7 de abril de 2004

El pasaporte

   Ayer fui a renovar el pasaporte. En la vereda de calle Azopardo, una cola de unas cincuenta personas, que se movía más o menos rápido. No parecía mortal.

   Al final de esa cola, un mostrador donde entregan un formulario que ya tiene escrito, con birome, el número con que te van a llamar. Y la indicación: vaya y saque fotocopias del DNI y del pasaporte anterior. Hay que dirigirse, entonces, hasta uno de los kiosquitos estratégicamente ubicados por las cercanías, que vaya a saber qué canon oblarán por prestar este servicio.

   De vuelta al edificio, un enorme salón con muchas butacas, y unos visores anunciando el último número llamado. Lo comparo con el mío: la diferencia entre ambos daba exactamente 267. Como adivinarán, tuve tiempo para hacer esta y muchas otras cuentas más. Doscientos sesenta y siete boludos antes que yo.

   Después de un buen rato, y alarmado porque estos visores no cambiaban, interrogo a mi vecino. Sí, funcionan, me dijo. Al rato, entendí. Llamaban por ráfagas, de a ocho o diez giles en cada ventanilla, hasta completar un lote de cuarenta o cincuenta. Después, unos tres cuartos de hora de visores congelados. Ni Gasalla podría hacerlo mejor.

   Mi turno llegó al cumplir exactamente tres horas desde mi ingreso. Empleada con cara de tujes. La misma que tendría yo, supongo. Revisó mi formulario, lo abrochó junto con las fotocopias, y me despachó a pagar a la última ventanilla.

   Lo primero que hicieron aquí fue volver a separar lo que la otra acababa de abrochar. La eficiencia, ante todo. ¿Cuánto es? Ciento treinta, señor. Sólo en pesos, y en efectivo. Es comprensible, pensé: el trámite es tan barato que obviamente no alcanza a cubrir el costo de dos putas fotocopias.

   Nuevas instrucciones: "aquí a la vuelta, lo van a llamar por su número". Doy la vuelta, y casi me caigo de culo: otro salón, un poco más chico, pero... el mismo paisaje. Más sillas. Más visores. Miro el número.
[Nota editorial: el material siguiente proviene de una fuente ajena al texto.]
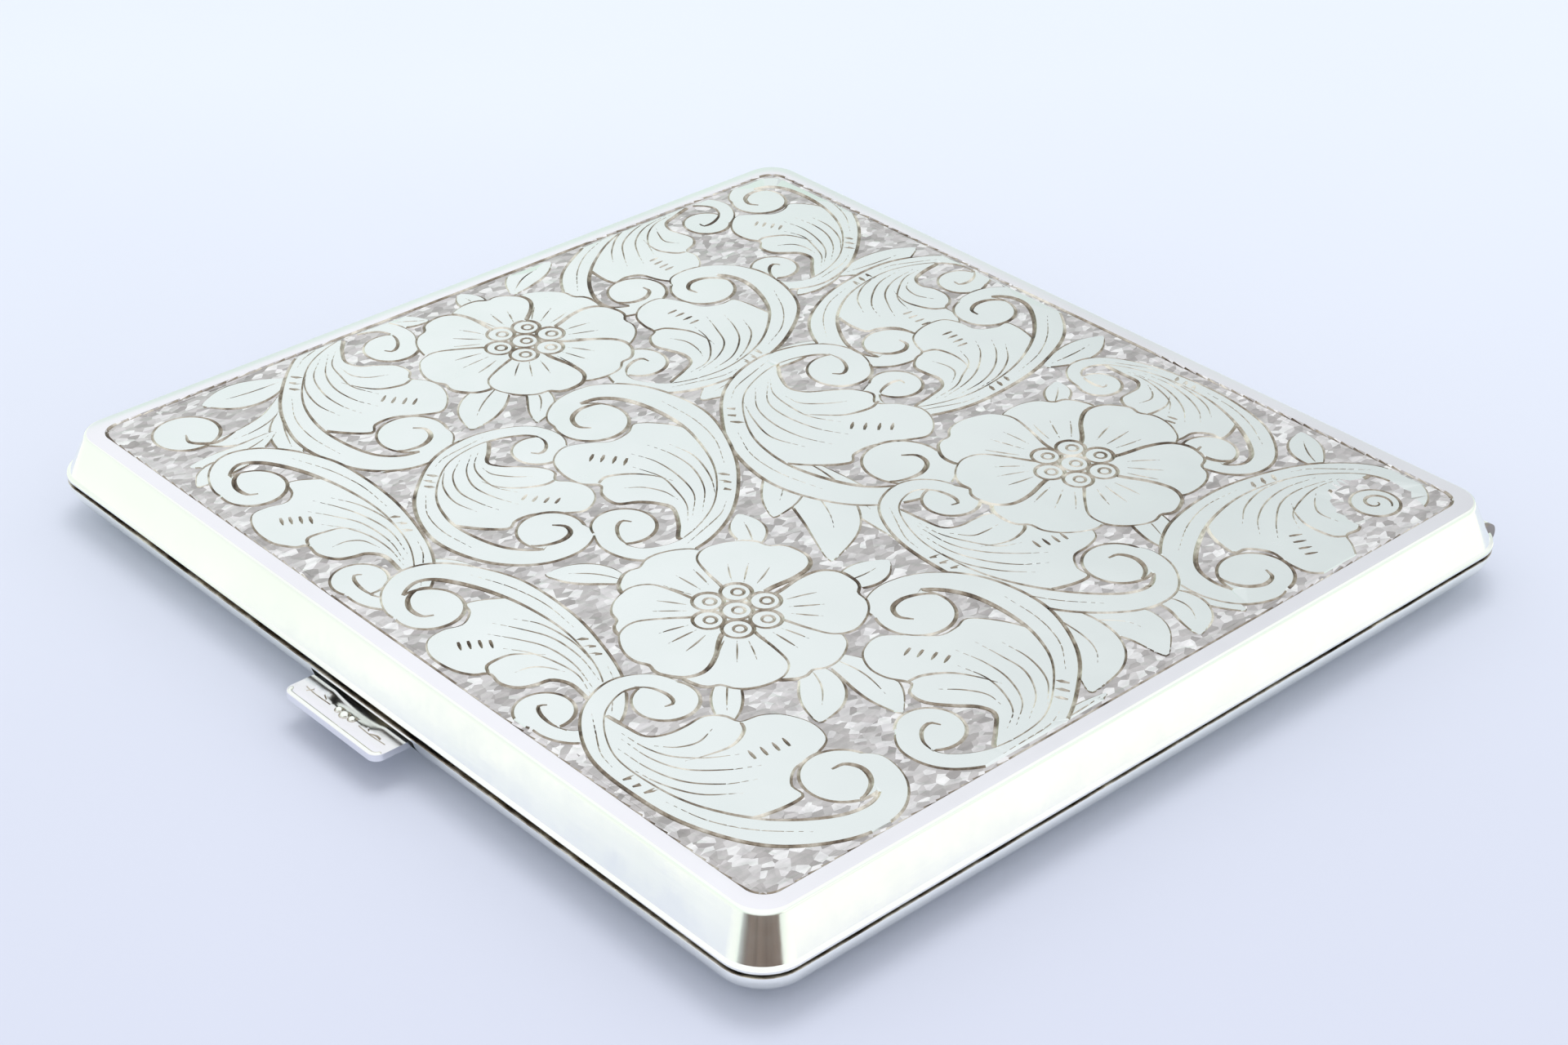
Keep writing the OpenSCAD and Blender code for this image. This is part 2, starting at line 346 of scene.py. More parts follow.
class Net:
    """Points and the lines between them that a triangulation has to keep."""

    def __init__(self):
        self.points, self.links = [], []

    def line(self, pts, closed=False):
        first = len(self.points)
        self.points.extend(map(tuple, pts))
        self.links.extend((first + k, first + k + 1) for k in range(len(pts) - 1))
        if closed:
            self.links.append((first + len(pts) - 1, first))
        return first

    def triangles(self):
        """The points, as rows of an array, and the triangles between them."""
        flat, _, faces = delaunay_2d_cdt([Vector(p) for p in self.points], self.links, [], 0, 1e-5)[:3]
        return np.array([tuple(p) for p in flat]), [tuple(f) for f in faces]


def close_plate(verts, faces, which, bottom):
    """Adds a plate's edge and its flat underside, at height bottom, to the faces of its top."""
    edges = {(a, b) for f in faces for a, b in zip(f, f[1:] + f[:1])}
    follow = {a: b for f in faces for a, b in zip(f, f[1:] + f[:1]) if (b, a) not in edges}
    loop = [next(iter(follow))]
    while follow[loop[-1]] != loop[0]:
        loop.append(follow[loop[-1]])
    low = {k: len(verts) + i for i, k in enumerate(loop)}
    verts.extend((verts[k][0], verts[k][1], bottom) for k in loop)
    faces.extend((b, a, low[a], low[b]) for a, b in zip(loop, loop[1:] + loop[:1]))
    faces.append(tuple(low[k] for k in reversed(loop)))
    which.extend([0] * (len(loop) + 1))


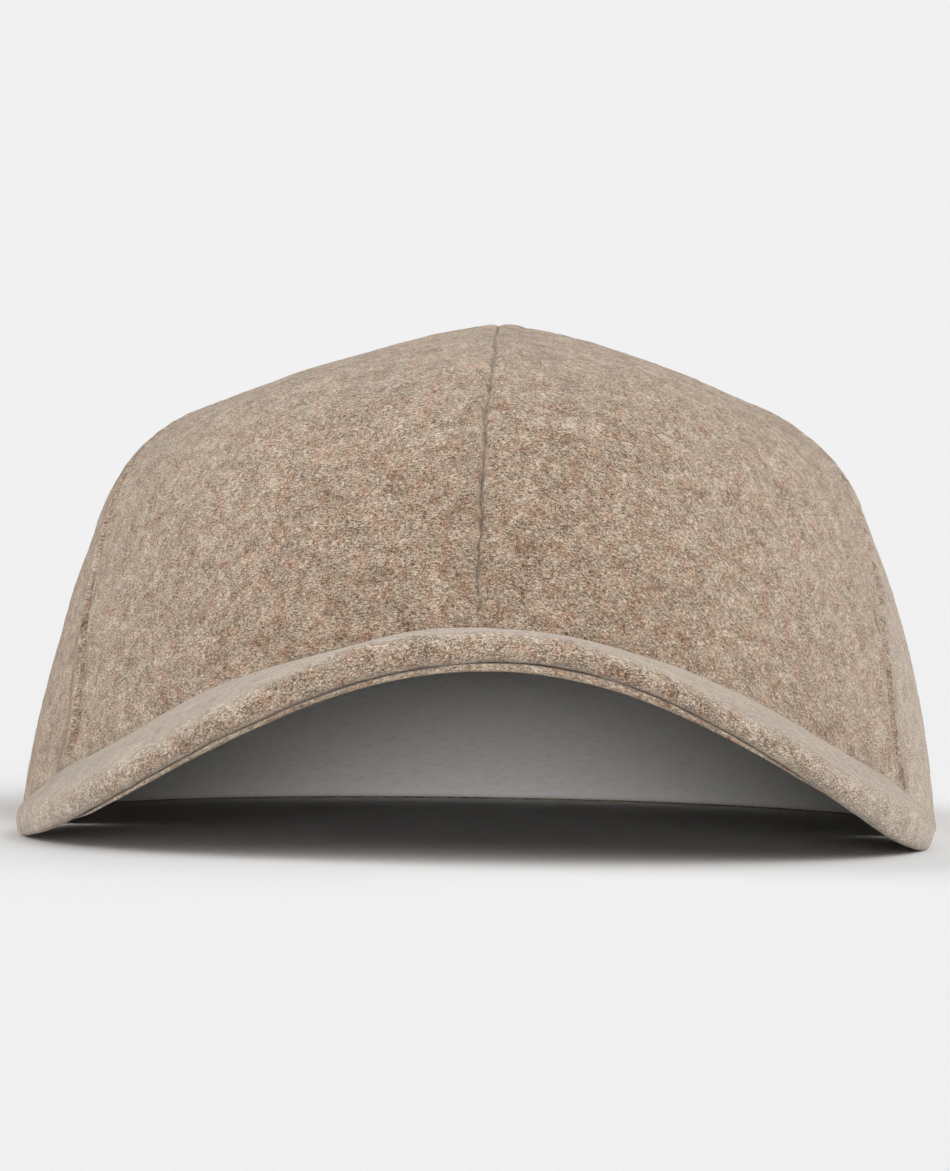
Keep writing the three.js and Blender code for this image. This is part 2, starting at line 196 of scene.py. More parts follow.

Tierra, tragame: acababa de retroceder ciento veinte casilleros.

   Nueva silla, nueva espera, mismo mecanismo. Esta vez no son ventanillas sino 'boxes'. En cada uno, una PC con cámara digital.  Párese allí, sáquese los anteojos, mire la banderita en la pared, más derecha la cabeza. Por favor: si llegan a ver mi foto en el pasaporte, eviten preguntarme el porqué de la cara de orto digital.

   La tecnología de punta no termina allí: después de la foto, también digitalizan la firma y la huella del pulgar derecho, que hay que apoyar sobre un vidrio. Maravillado ante tamaño despliegue, pensé: por fin han desechado el método prehistórico de ensuciar los dedos con esa tinta infame. Error: no bien termina su tarea, la fotógrafa descerraja un "Pase por esa puerta, al fondo a la izquierda le toman las impresiones".


   No lo podía creer. Un pasillo laaargo, ya sin números, mera fila india. Unas sesenta personas. Al final del pasillo, a tocar el pianito, mano derecha, mano izquierda, mano derecha, mano izquierda. Después, a lavarse las manos en la mugrosa pileta, y ... por fin la libertad.

   Salgo, y miro el reloj: exactamente cuatro horas y media. La misma sensación de impotencia de tantas otras veces. El increíble Hulk, Día de Furia. Seguramente, los hijos de mil putas que tendrían que encargarse de controlar y corregir este sistema de mierda, jamás hacen esta amansadora, directamente desconocen el problema. Cuando les toca, mandan a su secretaria o hacen una llamadita, y listo el pollo.

   Maldición argentina: al enemigo que más odies, deséale con toda tu alma que tenga el pasaporte vencido.